In his 'Interpretations of Dreams' Freud cited a memory:

I may have been ten or twelve years old, when my father began to take me with him on his walks and reveal to me in his talk his views about things in the world we live in. Thus it was, on one such occasion, that he told me a story to show me how much better things were now than they had been in his days. 'When I was a young man,' he said, 'I went for a walk one Saturday in the streets of your birthplace; I was well dressed, and had a new fur cap on my head. A Christian came up to me and with a single blow knocked off my cap into the mud and shouted: 'Jew! Get off the pavement!' 'And what did you do?' I asked. 'I went into the roadway and picked up my cap,' was his quiet reply. This struck me as unheroic conduct on the part of the big, strong man who was holding the little boy by the hand.
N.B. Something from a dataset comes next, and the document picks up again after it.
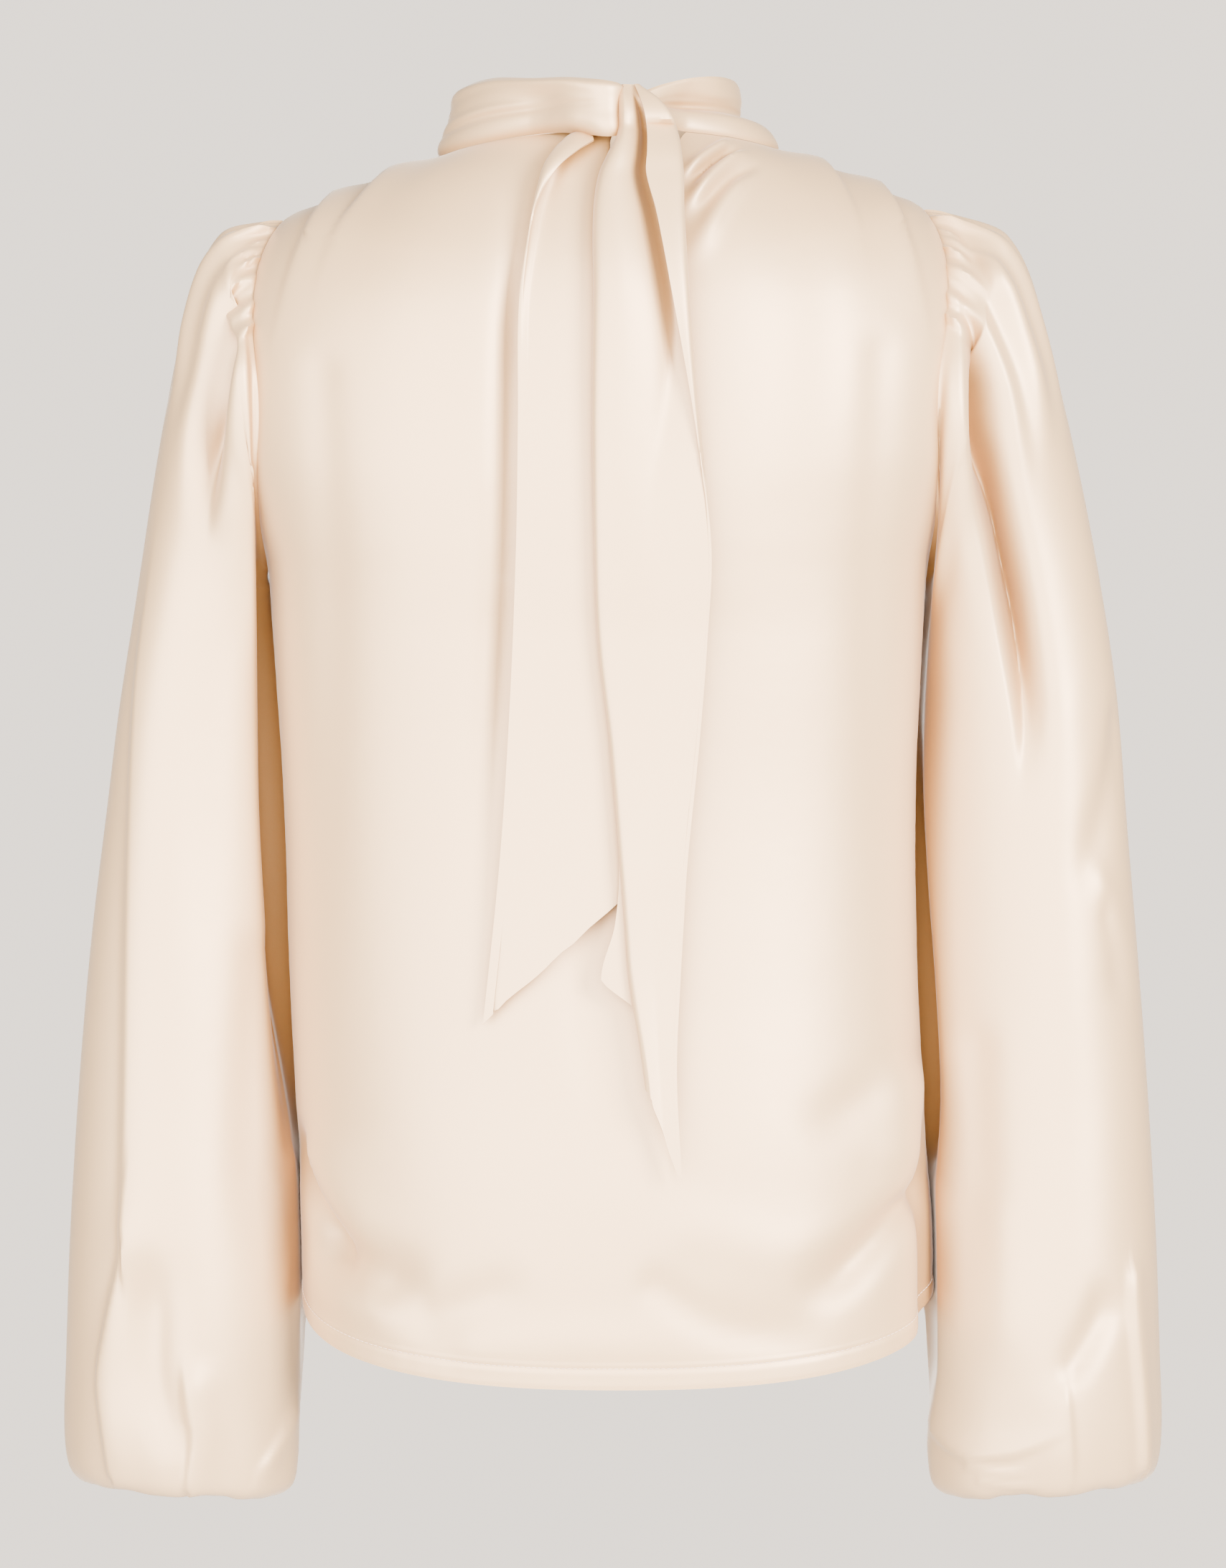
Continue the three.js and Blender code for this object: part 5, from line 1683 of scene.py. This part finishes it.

I had contrasted this situation with another which befitted my feelings better: the scene in which Hannibal's father, Hamilcar Barca, made his boy swear before the household altar to take vengeance on the Romans. Ever since that time Hannibal had had a place in my fantasies. (1900, 197)

This was obviously a decisive childhood memory that emerged in Freud's self-analysis. It contains the moment in which he lost his idealization for his own father and substituted a new ego [End Page 247] ideal. Hannibal, although not a Jew, was a Semite and an enemy of Rome, which symbolized the Catholic church.